Hundreds of extract, transform, and load (ETL) jobs need to be written to move data from all the sources to the new target application.
Data transformations are required before loading the data so it will fit into the new environment structures.
The ability to handle large amounts of data that can be run through the process, and finish on time, is essential. Companies need the infrastructure to support the running of any of the transformation and data-matching routines on demand.
No consolidated view of data quality across the organization is available.

InfoSphere Information Server integration solution

InfoSphere Information Server and InfoSphere Foundation Tools components are specifically designed to help organizations address the data integration challenges and build a robust information architecture that leverages existing IT investments. The solution offers a proven approach to identifying vital information; specifying how, when, and where it should be made available; determining data management processes and governance practices; and aligning the use of information to match an organization's business strategy.

InfoSphere Foundation Tools components help your organization profile, model, define, monitor, and govern your information. By integrating the solutions provided by the InfoSphere Foundation Tools components, your organization can discover and design your information infrastructure and start building trusted information across the organization.

The IBM InfoSphere Information Server platform consists of multiple product modules that you can deploy together or individually within your enterprise integration framework, as shown in Figure 1. InfoSphere Information Server is designed to flexibly integrate with existing organizational data integration processes to address the continuous cycle of discovery, design, and governance in support of enterprise projects.

Figure 1. The InfoSphere Information Server platform supports your data integration processes.

Shows the IBM InfoSphere Information Server integrated modules

Figure 2 illustrates the components and the metadata they generate, consume, and share.

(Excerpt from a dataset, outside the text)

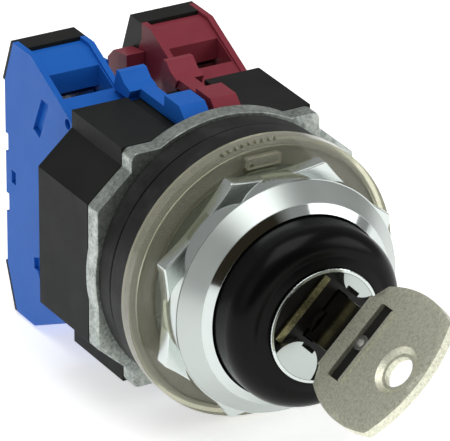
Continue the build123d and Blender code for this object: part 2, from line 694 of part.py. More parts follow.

Typically, the process starts with defining data models. An organization can import information from IBM Industry Data Models (available in InfoSphere Data Architect), which includes a glossary, logical, and physical data model. The glossary models contains thousands of industry-standard terms that can be used to pre-populate InfoSphere Information Governance Catalog. Organizations can modify and extend the IBM Industry Data Models to match their particular business requirements.

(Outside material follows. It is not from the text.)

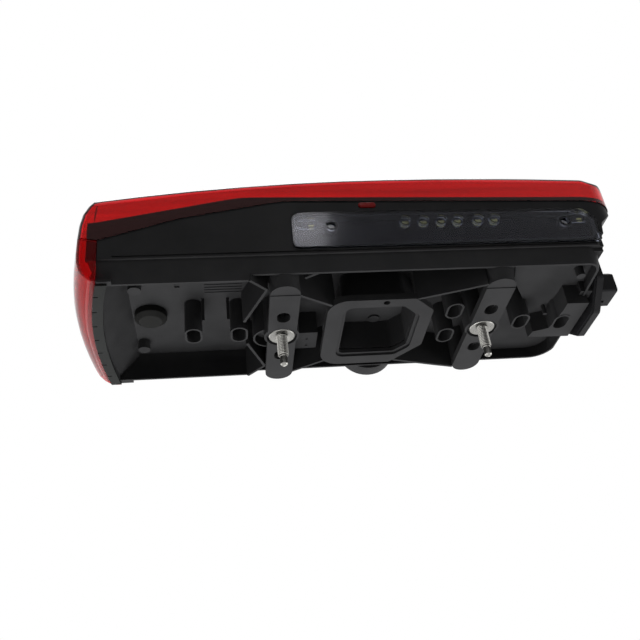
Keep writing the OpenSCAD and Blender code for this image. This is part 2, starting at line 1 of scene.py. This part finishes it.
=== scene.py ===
# %% [markdown]
# A rear lamp from a truck, seen from the side that bolts to the vehicle. The CAD frame holds every solid at
# its real size. This script gives the solids their finishes, rounds the edges that catch the light, and adds
# the small forms that the frame leaves out, such as the threads of the studs. Blender works in metres here,
# and MM turns millimetres into them.

# %% Load the frame
import bpy
import json
import math
from mathutils import Matrix, Vector


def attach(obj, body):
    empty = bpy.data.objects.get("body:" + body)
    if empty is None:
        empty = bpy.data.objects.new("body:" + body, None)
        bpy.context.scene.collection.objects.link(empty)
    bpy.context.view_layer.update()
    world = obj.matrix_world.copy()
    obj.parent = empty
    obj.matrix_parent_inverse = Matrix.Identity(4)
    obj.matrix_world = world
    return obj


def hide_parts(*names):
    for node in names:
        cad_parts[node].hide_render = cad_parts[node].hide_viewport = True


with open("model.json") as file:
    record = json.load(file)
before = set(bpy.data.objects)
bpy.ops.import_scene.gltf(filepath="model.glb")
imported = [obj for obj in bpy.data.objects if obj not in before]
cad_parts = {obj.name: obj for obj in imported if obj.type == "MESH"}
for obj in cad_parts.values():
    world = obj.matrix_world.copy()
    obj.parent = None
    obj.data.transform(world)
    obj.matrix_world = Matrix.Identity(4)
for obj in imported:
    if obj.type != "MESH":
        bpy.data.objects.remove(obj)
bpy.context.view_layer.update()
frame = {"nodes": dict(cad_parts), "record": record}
scene = bpy.context.scene
MM = 0.001
print("frame nodes:", len(frame["nodes"]))

# %% [markdown]
# The camera stands below the lamp on the vehicle's side and looks up at it, so the lamp's underside is at
# the top of the picture. Its place and its three directions were found by matching the studs, pads and rims.

# %% Camera
lens_mm = 45.33
sensor_mm = 36
near_limit = 10 * MM
stand = Vector((-0.1223, 0.3060, -0.5048))
ahead = Vector((0.1260, -0.5310, 0.8380)).normalized()
right = Vector((0.9912, 0.1014, -0.0848))
right = (right - right.dot(ahead) * ahead).normalized()
up = right.cross(ahead)
axes = Matrix((right, up, -ahead)).transposed()

view_data = bpy.data.cameras.new("view")
view_data.lens = lens_mm
view_data.sensor_width = sensor_mm
view_data.clip_start = near_limit
view = bpy.data.objects.new("view", view_data)
scene.collection.objects.link(view)
view.matrix_world = Matrix.LocRotScale(stand, axes.to_quaternion(), None)
scene.camera = view
print("camera looks along", [round(part, 3) for part in ahead])

# %% [markdown]
# The photo was taken in a white tent. A white world stands for it, but at full strength it would turn the
# black plastic grey. So the camera, mirrors and glass see the world white, and the surfaces themselves get a
# weaker, even light from it. A Light Path node tells these rays apart.

# %% World
ambient = 0.09


def link(tree, giver, output, taker, entry):
    tree.links.new(giver.outputs[output], taker.inputs[entry])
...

Figure 2. InfoSphere Information Server product modules

Shows how an organization can leverage the IBM InfoSphere Information Server architecture to maximize application development activities via the unified metadata repository.

After the data models are defined and business context is applied, the analyst runs a data discovery process against the source systems that will be used to populate the new target data model. During the discovery process, the analyst can identify key relationships, transformation rules, and business objects that can enhance the data model, if these business objects were not previously defined by the IBM Industry Data Models.

From the discovered information, the analyst can expand the work to focus on data quality assessment and ensure that anomalies are documented, reference tables are created, and data quality rules are defined. The analyst can link data content to established glossary terms to ensure appropriate context and data lineage, deliver analytical results and inferred models to developers, and test and deploy the data quality rules. When the data quality rules are applied to data from source systems, exceptions to the rules can be tracked in IBM InfoSphere Data Quality Console.

The analyst is now ready to create the mapping specifications, which are input into the ETL jobs for the new application. Using the business context, discovered information, and data quality assessment results, the analyst defines the specific transformation rules necessary to convert the data sources into the correct format for the IBM Industry Data Model target. During this process, the analyst not only defines the specific business transformation rules, but also can define the direct relationship between the business terms and their representation in physical structures. These relationships can then be published to InfoSphere Information Governance Catalog for consumption and to enable better understanding of the asset relationships.

The business specification now serves as historical documentation as well as direct input into the generation of the IBM InfoSphere DataStage® ETL jobs. The defined business rules are directly included in the ETL job as either code or annotated to-do tasks for the developer to complete. When the InfoSphere DataStage job is ready, the developer can also decide to deploy the same batch process as an SOA component by using IBM InfoSphere Information Services Director.

Throughout this process, metadata is generated and maintained as a natural consequence of using each of the InfoSphere Information Server modules. The InfoSphere Information Server platform shares relevant metadata with each of the user-specific roles throughout the entire integration process. Because of this unique architecture, managing the metadata requires little manual maintenance. Only third-party metadata requires administration tasks such as defining the relationships to the InfoSphere Information Server metadata objects. Administrators and developers who need to view both InfoSphere Information Server and third-party metadata assets can use InfoSphere Information Governance Catalog to query, analyze, and report on this information from the common repository.